The Ares V (formerly known as the Cargo Launch Vehicle or CaLV) is the cargo launch component of Project Constellation. Ares V will launch the Earth Departure Stage and Altair lunar lander when NASA returns to the Moon, which is currently planned for 2019.^[2] The Ares V will complement the Ares I, which is being designed as a crew launch vehicle. The Ares V will be able to carry about 188 tonnes (414,000 lb) to Low Earth orbit (LEO), and 71 tonnes (157,000 lb) to the Moon.^[1] Upon completion the Ares V will be the most powerful rocket ever built, lifting more into orbit than even the Saturn V.^[3] Ares V, Ares IV, and Ares I are named after Ares, the Greek god, which is the equivalent to the Roman god Mars.

Design

The Ares V is being designed as a heavy-launch vehicle capable of sending large-scale hardware and materials to the Moon and supplying needed staples to sustain a human presence beyond Earth orbit.^[1] Ares V is a two-stage rocket: the first stage utilizes both solid and liquid propulsion with the second stage using a single J-2X rocket engine.
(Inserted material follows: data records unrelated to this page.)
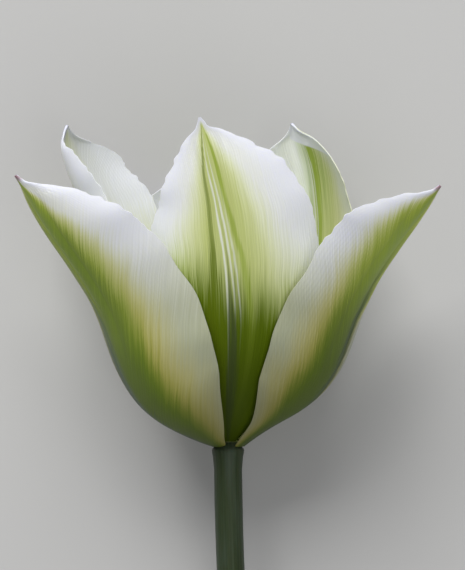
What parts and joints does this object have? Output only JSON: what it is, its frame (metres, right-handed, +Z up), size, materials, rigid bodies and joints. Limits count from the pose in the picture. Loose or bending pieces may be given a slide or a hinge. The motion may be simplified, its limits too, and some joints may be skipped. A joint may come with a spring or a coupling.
{
  "type": "cut tulip flower",
  "caption": "Open white and green tulip bloom with flared pointed tepals, stamens and pistil, on a short cut stem, lying on its side.",
  "frame": {"origin": "on the table, under the middle of the flower as it lies, stem included", "axes": "+Z up, +Y from the cut end of the stem towards the mouth of the bloom, +X to the right when the bloom is seen from above with its mouth away from the viewer"},
  "size_m": [0.0944, 0.1889, 0.0697],
  "materials": {
    "outer_tepal": "satin petal, cream white with a pink flush at the margin and a broad green flame up the middle",
    "inner_tepal": "satin petal, white with a yellow-green flame and fine lengthwise veins",
    "stem": "smooth stem with a grey-blue bloom of wax",
    "filament": "smooth, cream to pale green",
    "anther": "powdery with pollen",
    "ovary": "smooth and slightly waxy",
    "stigma": "finely velvety"
  },
  "bodies": {
    "root": {"stem": "stem", "tepal_outer_left": "outer_tepal", "tepal_outer_right": "outer_tepal", "tepal_outer_back": "outer_tepal", "tepal_inner_front": "inner_tepal", "tepal_inner_back_left": "inner_tepal", "tepal_inner_back_right": "inner_tepal", "filament_1": "filament", "filament_2": "filament", "filament_3": "filament", "filament_4": "filament", "filament_5": "filament", "filament_6": "filament", "anther_1": "anther", "anther_2": "anther", "anther_3": "anther", "anther_4": "anther", "anther_5": "anther", "anther_6": "anther", "ovary": "ovary", "stigma": "stigma"}
  },
  "joints": []
}
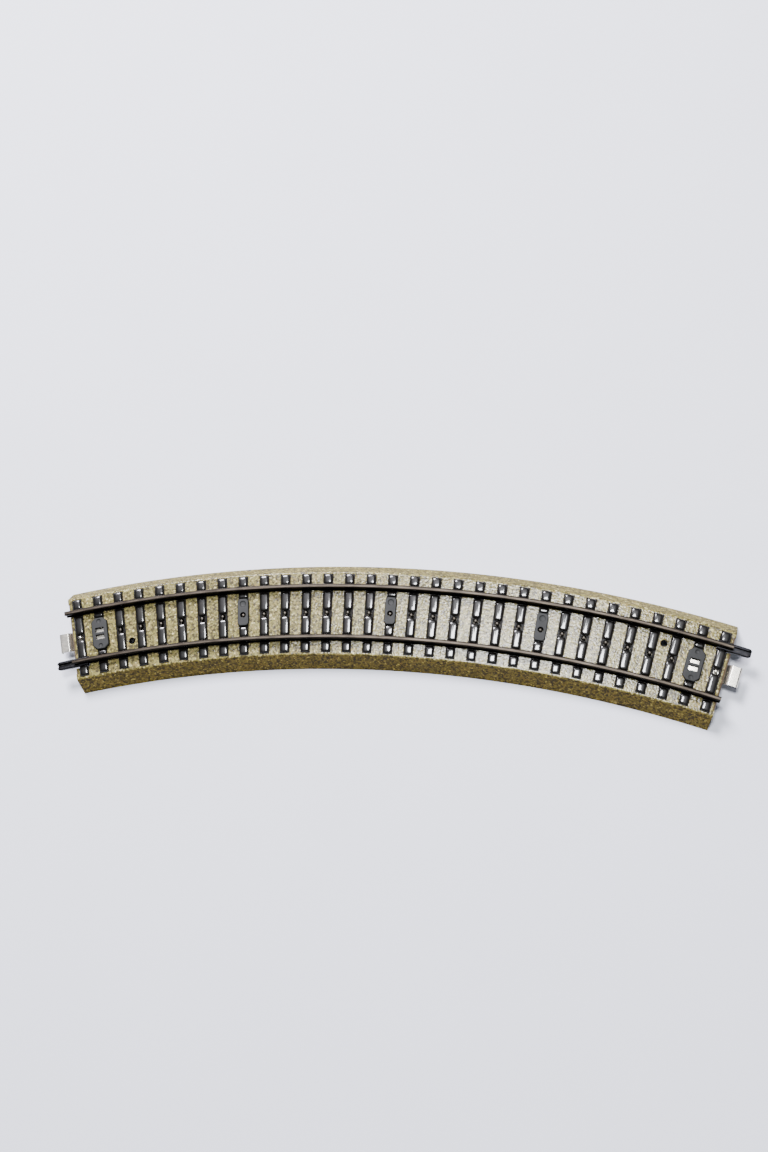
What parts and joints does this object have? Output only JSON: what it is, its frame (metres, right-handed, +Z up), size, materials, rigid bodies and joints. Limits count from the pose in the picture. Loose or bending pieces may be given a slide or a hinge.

The first stage has two separate types of engines. Like the Space Shuttle, the Ares V will use both liquid-fueled and solid-fueled engines simultaneously. The solid rockets will use two Space Shuttle Solid Rocket Booster-derived rockets, which will have five and a half segments ^[4]^[5] instead of the four currently used on the Space Shuttle.^[1] Additionally, the Ares V will use six RS-68B liquid-fueled engines^[4] attached to the bottom of a new core derived from the Space Shuttle External Tank.^[1] Originally, NASA intended to use five Space Shuttle Main Engines instead of the RS-68s. NASA changed to the RS-68 in 2006 due to the engine's reduced cost and simplicity compared to the SSME, and its higher thrust. The RS-68 was developed in the 1990s to be a competitively priced engine for the EELV expendable launch system.

The second stage, similar to the S-IVB upper stage used on the Saturn IB and Saturn V rockets, is known as the Earth Departure Stage (EDS). The EDS would feature a single J-2X rocket engine (also used as the second-stage engine for the Ares I) that will maneuver the Altair lunar lander or any large-sized payload into a circular orbit.^[1] On lunar missions, the EDS will then fire its engine for a second time to place the combined Orion spacecraft and Altair lunar lander onto a trajectory to the Moon.

The per-launch payload capacity of the Ares V system, approximately 188 tonnes, is more than 6 times larger than that of other heavy-lift launch vehicles in use or under development worldwide, and is substantially larger than the retired American Saturn V and Soviet/Russian Energia rockets. As a consequence, it would be capable of supporting manned expansion to the Moon as well as to Mars^[1] with minimal use of in-space assembly capabilities. It can also support a manned Orion expedition to a Near-Earth asteroid, and could boost an 8 to 16-meter successor of the Hubble Space Telescope to the Sun-Earth L₂ point.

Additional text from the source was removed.